Lenin, however, was the first one ready to break with Zimmerwald.
(This
position was not, however, a hindrance to working within the Social
Democratic organizations. During the war for example, Inessa Armand
and others worked together with Trotsky in France and took part in
[Social Democratic] meetings. Lenin himself worked in the Swiss
organization. Trotsky, along with Fritz Platten, was a delegate to a
Swiss party convention and was kept from speaking there by
right-wingers. At the following party convention, Lenin also took
part.)
Everything
depends on whether or not you have some forces in the country, on
whether you can develop independent international action. In any
case, the point is not whether one takes part in the conference or
not (we are not expelling Comrade Schmidt); instead, what is decisive
is to perceive and struggle against the ruinous implications of this
political line. It
is having illusions and not any possible participation which is
dangerous.
These illusions in our own ranks correspond to illusions about the
SAP leadership.
All
centrist currents are now undergoing their most important test on the
international questions. In Germany the SAP can hide pretty well. But
on the international questions every trained Marxist can see where
they are headed. To be sure, the SAP is against Hitler, but on the
international questions it supports Tranmæl and Kilbom and thus
is preparing the way for the Norwegian and the Swedish Hitler.

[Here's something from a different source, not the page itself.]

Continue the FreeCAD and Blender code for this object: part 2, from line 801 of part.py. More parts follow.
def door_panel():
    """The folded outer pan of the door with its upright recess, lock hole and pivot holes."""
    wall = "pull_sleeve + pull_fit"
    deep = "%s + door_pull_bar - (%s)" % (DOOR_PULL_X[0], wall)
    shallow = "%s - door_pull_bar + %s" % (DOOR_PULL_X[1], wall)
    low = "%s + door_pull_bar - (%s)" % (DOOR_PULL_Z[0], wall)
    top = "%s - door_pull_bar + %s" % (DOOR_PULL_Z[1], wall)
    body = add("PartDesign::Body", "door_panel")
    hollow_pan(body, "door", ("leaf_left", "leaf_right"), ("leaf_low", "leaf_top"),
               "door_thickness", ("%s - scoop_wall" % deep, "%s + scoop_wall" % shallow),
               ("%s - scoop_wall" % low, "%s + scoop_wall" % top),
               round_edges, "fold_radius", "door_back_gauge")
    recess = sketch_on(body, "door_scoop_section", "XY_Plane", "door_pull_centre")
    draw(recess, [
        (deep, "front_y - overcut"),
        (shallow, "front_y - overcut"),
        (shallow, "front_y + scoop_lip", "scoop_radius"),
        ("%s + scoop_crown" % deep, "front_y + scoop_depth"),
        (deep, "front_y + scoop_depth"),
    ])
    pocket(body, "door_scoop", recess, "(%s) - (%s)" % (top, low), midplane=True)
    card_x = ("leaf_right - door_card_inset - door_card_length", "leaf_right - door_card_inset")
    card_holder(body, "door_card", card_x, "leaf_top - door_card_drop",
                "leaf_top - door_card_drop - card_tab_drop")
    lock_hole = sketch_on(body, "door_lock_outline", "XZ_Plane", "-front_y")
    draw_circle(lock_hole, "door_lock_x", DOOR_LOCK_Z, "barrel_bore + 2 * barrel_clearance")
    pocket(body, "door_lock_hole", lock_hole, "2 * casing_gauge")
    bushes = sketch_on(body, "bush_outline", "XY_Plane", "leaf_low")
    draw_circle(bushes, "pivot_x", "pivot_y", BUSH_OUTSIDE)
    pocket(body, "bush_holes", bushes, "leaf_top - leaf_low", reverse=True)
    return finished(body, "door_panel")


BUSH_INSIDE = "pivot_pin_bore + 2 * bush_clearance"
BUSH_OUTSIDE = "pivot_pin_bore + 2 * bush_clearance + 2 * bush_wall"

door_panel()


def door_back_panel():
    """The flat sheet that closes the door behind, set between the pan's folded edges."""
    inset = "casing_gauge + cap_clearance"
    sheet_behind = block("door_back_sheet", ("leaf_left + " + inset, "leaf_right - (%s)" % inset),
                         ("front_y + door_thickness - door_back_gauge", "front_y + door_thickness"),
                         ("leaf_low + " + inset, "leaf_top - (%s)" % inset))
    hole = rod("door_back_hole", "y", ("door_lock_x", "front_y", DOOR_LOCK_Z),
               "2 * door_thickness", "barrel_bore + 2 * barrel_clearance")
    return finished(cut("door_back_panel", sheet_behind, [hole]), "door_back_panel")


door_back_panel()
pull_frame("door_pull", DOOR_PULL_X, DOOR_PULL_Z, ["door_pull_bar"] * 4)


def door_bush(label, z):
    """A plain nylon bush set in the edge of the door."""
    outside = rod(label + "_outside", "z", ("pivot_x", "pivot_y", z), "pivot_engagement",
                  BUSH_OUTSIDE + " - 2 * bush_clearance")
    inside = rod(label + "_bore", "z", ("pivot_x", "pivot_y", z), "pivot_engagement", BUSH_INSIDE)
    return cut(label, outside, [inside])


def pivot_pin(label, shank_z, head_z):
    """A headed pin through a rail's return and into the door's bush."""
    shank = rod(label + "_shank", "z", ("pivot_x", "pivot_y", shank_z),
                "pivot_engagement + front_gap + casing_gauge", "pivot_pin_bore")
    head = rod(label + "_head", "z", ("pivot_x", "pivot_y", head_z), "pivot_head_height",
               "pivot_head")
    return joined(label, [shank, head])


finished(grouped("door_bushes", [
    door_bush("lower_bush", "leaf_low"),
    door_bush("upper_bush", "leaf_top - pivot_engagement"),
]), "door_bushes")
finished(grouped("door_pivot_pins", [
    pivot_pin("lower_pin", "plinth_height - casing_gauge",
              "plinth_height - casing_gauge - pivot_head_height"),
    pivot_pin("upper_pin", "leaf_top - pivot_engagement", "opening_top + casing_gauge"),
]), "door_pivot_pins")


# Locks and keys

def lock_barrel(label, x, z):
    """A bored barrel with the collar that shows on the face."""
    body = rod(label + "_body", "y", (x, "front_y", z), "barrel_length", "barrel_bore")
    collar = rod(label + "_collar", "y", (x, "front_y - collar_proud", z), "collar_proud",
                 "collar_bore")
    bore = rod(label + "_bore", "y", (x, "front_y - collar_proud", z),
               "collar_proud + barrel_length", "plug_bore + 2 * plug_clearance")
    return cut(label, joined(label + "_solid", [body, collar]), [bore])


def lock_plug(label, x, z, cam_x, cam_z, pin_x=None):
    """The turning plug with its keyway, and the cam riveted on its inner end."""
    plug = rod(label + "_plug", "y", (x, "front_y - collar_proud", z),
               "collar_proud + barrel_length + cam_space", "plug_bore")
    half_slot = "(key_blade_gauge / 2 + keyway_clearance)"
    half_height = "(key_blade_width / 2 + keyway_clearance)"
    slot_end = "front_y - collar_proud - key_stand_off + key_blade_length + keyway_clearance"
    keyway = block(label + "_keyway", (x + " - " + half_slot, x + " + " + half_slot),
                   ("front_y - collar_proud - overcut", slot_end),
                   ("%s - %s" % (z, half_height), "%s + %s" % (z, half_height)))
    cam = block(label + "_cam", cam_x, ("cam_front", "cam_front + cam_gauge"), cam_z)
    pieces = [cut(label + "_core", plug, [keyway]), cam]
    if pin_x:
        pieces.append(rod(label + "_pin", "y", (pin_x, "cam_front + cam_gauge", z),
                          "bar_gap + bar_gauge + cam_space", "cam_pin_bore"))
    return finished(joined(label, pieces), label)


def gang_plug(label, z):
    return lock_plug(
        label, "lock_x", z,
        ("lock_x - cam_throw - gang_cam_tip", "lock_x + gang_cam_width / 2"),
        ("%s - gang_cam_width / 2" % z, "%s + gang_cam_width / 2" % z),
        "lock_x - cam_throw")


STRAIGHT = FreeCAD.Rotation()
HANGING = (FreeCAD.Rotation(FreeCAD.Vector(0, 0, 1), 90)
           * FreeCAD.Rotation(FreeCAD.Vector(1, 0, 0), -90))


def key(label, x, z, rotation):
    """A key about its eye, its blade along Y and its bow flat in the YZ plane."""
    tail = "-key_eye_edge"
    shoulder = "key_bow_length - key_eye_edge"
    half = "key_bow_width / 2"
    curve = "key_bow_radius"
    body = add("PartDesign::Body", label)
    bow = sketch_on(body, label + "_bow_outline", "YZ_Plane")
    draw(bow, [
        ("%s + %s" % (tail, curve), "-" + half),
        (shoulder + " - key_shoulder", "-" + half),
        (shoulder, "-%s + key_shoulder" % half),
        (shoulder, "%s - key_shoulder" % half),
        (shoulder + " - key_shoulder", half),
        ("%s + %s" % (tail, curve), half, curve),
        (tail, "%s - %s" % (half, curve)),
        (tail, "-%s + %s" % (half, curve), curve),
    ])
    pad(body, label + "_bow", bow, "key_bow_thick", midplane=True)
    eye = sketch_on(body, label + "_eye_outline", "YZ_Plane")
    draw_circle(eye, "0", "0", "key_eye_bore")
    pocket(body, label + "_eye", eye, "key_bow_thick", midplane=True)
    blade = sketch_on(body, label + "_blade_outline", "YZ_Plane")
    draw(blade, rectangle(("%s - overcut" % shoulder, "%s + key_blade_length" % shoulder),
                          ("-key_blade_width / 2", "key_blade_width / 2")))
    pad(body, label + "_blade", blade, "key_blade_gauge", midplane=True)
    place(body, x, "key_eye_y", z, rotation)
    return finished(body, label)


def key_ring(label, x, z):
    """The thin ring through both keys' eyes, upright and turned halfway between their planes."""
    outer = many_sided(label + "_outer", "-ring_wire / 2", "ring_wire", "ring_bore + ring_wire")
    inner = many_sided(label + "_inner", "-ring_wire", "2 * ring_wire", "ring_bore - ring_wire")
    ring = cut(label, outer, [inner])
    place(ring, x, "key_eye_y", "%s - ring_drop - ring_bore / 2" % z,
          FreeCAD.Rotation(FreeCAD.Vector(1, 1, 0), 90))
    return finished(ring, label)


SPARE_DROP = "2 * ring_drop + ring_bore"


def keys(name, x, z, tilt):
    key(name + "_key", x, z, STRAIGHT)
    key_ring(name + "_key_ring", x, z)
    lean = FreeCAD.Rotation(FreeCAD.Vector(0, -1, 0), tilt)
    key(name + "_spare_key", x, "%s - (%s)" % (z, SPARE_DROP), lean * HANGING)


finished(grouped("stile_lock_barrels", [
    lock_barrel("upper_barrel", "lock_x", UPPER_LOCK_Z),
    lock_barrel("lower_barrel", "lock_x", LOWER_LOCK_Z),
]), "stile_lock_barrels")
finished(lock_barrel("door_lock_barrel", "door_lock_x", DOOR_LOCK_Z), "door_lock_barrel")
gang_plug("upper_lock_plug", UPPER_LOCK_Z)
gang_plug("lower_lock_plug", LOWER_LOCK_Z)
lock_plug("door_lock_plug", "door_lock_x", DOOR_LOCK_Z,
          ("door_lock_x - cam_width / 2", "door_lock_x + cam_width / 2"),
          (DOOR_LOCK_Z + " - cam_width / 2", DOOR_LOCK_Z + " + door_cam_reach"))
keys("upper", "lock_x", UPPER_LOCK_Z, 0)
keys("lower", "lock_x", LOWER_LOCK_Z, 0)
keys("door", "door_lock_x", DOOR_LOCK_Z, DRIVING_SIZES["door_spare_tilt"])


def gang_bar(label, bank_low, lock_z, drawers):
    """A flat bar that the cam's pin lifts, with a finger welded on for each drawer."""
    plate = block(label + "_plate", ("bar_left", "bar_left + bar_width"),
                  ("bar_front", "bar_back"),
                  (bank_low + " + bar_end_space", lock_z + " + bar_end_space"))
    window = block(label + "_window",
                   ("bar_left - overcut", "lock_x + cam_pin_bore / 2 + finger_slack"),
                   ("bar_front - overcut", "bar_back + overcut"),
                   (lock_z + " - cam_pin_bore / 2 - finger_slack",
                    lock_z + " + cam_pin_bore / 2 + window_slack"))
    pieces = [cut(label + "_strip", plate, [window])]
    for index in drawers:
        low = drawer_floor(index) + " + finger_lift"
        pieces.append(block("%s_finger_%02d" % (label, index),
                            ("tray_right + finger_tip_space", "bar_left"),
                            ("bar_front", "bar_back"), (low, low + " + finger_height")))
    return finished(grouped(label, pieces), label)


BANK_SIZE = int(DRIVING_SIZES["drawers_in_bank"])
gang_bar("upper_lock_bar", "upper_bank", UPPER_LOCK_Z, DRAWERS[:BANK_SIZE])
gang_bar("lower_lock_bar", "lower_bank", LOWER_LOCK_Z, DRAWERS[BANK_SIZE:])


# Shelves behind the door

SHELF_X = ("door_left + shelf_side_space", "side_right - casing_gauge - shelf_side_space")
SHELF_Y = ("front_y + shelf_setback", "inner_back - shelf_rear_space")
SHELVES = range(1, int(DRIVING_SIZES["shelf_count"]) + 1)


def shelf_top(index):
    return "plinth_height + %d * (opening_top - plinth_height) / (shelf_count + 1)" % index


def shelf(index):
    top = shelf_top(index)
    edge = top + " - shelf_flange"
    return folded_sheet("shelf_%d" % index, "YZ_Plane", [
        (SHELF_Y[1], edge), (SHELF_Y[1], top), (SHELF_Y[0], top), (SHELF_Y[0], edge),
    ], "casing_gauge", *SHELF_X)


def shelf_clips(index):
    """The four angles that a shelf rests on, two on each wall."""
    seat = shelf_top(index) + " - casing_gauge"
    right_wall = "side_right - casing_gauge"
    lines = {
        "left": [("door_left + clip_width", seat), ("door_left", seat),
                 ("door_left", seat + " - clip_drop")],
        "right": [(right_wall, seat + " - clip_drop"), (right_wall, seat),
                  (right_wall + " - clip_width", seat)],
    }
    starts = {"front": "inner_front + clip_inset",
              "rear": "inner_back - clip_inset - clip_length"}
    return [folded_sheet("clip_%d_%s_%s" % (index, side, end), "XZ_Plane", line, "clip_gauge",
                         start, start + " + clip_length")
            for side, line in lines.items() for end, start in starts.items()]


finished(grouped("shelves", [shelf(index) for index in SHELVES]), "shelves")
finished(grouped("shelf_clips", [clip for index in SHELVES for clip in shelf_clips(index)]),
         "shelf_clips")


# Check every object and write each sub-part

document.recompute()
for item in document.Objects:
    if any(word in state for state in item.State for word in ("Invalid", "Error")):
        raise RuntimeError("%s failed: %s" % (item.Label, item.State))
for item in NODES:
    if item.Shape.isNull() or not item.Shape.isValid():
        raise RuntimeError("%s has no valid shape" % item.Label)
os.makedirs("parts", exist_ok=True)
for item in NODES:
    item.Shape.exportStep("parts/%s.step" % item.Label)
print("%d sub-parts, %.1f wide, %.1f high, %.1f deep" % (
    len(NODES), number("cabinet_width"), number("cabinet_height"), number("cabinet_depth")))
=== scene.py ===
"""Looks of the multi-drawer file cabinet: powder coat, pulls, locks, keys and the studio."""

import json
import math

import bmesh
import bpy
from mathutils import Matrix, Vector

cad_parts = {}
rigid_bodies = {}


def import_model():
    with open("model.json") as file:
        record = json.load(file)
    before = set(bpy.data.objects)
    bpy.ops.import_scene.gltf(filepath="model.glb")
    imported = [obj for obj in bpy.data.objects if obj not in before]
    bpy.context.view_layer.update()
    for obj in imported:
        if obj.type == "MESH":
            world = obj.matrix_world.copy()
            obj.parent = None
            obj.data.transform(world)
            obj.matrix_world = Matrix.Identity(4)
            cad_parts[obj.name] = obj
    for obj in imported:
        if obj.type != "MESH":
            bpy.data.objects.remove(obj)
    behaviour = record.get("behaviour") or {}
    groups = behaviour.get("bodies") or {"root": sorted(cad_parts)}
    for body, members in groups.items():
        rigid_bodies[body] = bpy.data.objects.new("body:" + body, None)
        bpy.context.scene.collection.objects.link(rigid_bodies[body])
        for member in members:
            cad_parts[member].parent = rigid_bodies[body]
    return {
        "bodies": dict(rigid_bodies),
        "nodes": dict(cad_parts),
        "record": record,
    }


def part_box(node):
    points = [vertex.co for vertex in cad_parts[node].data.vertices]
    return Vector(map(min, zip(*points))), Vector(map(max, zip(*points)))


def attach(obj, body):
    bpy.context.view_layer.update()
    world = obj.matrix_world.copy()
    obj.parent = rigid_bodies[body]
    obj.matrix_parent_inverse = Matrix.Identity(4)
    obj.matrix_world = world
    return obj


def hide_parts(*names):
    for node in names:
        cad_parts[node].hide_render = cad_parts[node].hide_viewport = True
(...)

They do this in an underhanded way, using radical phrases, but in the
final analysis they say this: We
work with Tranmæl, but not with the Trotskyists. This
is the most miserable sort of treachery. They steal our arguments
against Tranmæl, dull the cutting edge of these arguments a bit, and
then use them to impress our people (“watered-down Trotskyism”),
but
in practice they work with Tranmæl against us.
A
second example: de Kadt. We were the first to recognize him for what
he is, and we criticized him in an extremely sharp manner. (See Unser
Wort.)
Shortly thereafter, de Kadt exposed himself as a scoundrel and was
expelled from the Dutch party. He never represented himself as a
Marxist, and is in fact a reactionary philistine. But the leaders of
the SAP allied themselves with him in the struggle against us.
There
is also the example of France. The rightist Frossard represents
nothing in the SFIO. Nevertheless, Blum continually bows to him,
while he treats Marceau Pivert, who represents broad revolutionary
layers, like dirt. That is the time-honored method of the centrists.
They bow to the right and treat the left like a doormat. That
is decisive, and not the theoretical formulations the centrists use.

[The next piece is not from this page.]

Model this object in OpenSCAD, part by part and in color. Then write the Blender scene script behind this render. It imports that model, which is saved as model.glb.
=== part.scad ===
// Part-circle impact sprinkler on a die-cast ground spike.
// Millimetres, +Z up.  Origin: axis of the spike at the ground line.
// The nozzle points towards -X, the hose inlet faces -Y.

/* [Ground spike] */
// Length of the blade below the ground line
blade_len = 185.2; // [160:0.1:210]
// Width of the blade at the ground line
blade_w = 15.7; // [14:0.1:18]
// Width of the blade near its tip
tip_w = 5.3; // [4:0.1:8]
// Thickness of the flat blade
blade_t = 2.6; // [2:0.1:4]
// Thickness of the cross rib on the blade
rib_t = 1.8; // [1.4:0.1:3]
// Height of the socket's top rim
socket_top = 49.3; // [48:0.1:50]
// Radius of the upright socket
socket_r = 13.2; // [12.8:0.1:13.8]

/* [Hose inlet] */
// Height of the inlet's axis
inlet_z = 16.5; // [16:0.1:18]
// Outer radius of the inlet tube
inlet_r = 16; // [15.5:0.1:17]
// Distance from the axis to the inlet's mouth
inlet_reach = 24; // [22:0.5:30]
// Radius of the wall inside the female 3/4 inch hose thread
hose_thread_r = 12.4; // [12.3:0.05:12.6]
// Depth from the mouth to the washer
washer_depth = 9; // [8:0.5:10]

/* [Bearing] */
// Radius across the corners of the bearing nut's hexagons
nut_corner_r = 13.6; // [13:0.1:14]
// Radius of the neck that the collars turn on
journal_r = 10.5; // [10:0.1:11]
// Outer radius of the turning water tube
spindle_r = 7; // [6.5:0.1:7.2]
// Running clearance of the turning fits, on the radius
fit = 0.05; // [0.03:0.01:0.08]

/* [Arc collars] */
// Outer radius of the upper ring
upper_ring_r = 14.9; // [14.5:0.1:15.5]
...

The SAP adorns itself with purloined revolutionary phrases, but
marches with Tranmæl, Kilbom, and Zyromsky against the revolutionary
wing. This
discrepancy between word and deed must be exposed now.
Therein lies the essence of centrism. Of course, the words of the
centrists are inadequate too. But we will accomplish little with
complicated theoretical debates in front of an unschooled audience
(even when such debates are necessary).
In
France we face tasks of historic proportions. What is decisive for a
correct political line is an accurate analysis of the political
situation. (See the French pamphlet Whither
France?)
What exists in France today is a situation similar to the one in
Germany in 1923 and then later in the years 1929-33. Here again we
find ourselves in a prerevolutionary
situation which must lead to revolution or counterrevolution.

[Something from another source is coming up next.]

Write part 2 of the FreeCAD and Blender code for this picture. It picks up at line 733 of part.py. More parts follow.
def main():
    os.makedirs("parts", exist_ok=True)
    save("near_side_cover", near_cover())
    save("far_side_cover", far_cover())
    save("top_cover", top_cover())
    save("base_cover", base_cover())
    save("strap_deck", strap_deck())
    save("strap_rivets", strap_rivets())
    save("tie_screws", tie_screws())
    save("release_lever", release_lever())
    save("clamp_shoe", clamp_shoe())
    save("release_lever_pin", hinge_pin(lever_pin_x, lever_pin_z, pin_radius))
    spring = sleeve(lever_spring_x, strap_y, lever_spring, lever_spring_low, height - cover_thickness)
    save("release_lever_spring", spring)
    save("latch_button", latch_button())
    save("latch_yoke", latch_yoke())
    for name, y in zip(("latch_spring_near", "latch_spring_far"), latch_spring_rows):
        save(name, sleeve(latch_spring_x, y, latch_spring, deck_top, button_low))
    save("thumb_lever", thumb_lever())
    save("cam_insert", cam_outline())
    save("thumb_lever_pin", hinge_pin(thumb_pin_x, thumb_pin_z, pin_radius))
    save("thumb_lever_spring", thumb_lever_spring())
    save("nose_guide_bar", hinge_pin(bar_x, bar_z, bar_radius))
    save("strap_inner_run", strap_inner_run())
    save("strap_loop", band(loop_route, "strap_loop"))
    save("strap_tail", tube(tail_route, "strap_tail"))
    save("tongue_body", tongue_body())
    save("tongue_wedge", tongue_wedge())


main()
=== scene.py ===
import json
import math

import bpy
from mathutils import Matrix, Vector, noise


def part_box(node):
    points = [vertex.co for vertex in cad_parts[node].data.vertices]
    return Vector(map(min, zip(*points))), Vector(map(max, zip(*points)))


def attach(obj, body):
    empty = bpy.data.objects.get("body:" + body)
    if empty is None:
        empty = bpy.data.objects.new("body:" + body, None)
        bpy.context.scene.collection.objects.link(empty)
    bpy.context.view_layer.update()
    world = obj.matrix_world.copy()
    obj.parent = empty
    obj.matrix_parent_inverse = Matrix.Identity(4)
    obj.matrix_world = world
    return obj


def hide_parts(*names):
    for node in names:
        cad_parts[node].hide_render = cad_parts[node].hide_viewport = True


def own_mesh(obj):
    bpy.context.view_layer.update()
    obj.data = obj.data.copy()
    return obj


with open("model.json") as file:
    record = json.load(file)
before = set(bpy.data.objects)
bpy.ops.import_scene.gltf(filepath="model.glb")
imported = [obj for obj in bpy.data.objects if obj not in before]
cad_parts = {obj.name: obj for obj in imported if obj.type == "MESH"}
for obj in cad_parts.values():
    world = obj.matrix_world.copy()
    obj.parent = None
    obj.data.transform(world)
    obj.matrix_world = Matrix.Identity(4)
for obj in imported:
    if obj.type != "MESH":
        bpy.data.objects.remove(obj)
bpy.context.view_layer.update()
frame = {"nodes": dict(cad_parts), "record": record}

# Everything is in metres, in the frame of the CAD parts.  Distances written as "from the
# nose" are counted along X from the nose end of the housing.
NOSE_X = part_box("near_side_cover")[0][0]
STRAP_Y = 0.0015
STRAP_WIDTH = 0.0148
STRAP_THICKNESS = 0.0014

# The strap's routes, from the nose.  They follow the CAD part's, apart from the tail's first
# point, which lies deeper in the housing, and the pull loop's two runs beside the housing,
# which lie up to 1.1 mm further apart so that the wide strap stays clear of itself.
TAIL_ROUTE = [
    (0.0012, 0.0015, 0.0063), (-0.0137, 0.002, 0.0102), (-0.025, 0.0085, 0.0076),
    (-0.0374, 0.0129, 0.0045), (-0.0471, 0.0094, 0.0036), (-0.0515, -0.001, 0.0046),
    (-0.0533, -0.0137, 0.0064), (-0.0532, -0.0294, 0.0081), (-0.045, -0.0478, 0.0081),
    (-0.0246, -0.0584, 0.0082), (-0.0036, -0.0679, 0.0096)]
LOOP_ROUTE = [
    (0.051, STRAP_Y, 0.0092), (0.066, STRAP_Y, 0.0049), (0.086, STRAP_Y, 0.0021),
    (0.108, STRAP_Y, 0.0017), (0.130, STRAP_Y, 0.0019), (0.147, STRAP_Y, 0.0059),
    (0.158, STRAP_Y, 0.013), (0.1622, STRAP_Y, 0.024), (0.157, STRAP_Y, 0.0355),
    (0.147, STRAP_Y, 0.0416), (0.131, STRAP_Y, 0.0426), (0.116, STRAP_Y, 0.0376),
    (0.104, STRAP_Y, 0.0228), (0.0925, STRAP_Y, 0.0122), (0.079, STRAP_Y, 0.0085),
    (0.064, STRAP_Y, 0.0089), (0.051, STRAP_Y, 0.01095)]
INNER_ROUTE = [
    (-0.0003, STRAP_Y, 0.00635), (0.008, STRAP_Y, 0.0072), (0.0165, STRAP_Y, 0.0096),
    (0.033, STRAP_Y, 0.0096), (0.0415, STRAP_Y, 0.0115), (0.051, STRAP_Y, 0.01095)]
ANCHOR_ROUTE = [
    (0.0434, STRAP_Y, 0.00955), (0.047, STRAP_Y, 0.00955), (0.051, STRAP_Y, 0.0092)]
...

What characterizes all centrists is that they are afraid to see and
understand this. The centrist is afraid to act. That is why he hedges
in his analysis of the situation. The SAP people give this fear
theoretical expression. We must take this as our point of departure.
In
1923 Brandler and Walcher missed the revolutionary situation. Later
they failed to understand this. From this — the greatest experience
of their lives — they learned nothing. Since they were obliged to
defend themselves for quite some time, they collected all the
arguments for turning a revolutionary situation into a
non-revolutionary situation. It is necessary to fight out the battle
in the light of the 1923 experience. Because now the SAP is beginning
to exercise its restraining influence on all revolutionary elements;
in France on Marceau Pivert. This is dangerous. By leading the battle
against us along with Zyromsky, Pivert, and Doriot, they are
repeating their bad experience of 1923.
We
characterize the present situation in France as prerevolutionary and
that determines our attitude toward Blum, etc. On the other hand, we
have repeatedly explained to Walcher that he is repeating the
political orientation of the Anglo-Russian Committee.
Marceau
Pivert says to himself: “The political situation seems to demand a
decisive revolutionary approach.” Blum, however, does not want a
revolutionary approach, and fundamentally neither does Zyromsky,
since he doesn’t want to break with Blum. We say to Marceau Pivert:
“The political situation is more important than Blum’s frame of
mind. One must take the political situation as the basic point of
departure and determine one’s attitude toward Blum and Zyromsky on
this basis.” Then Walcher jumps in and says: “Yes, the
Trotskyists have a very good analysis of the political situation, but
they are sectarians, and they want to isolate you, Marceau Pivert,
and condemn you to impotence. They demand that you break with
Zyromsky.” In this way they reinforce the centrist side of Marceau
Pivert against the Marxist side.
The
SAP will hardly venture to take up the discussion of the character of
the political situation with us. They would much rather concentrate
on their specialty: struggling against our “sectarianism.” Their
attitude toward the centrist leaders (Zyromsky and Blum, etc.) is
derived from a totally different evaluation of the political
situation in France, one which is dictated by their fear of
revolutionary action. They accept our analysis in words, but “…
we shouldn’t be sectarian and under no circumstances should we
break with Zyromsky.” That means that they should not draw the
practical conclusions of their own analysis of the situation.
Just
as the SAP in
practice
supported Tranmæl and de Kadt against us in the past, now they are
supporting Zyromsky against us, but on a much more important
question, in a situation of far-reaching significance, not just for
the French proletariat, but for the entire European working class.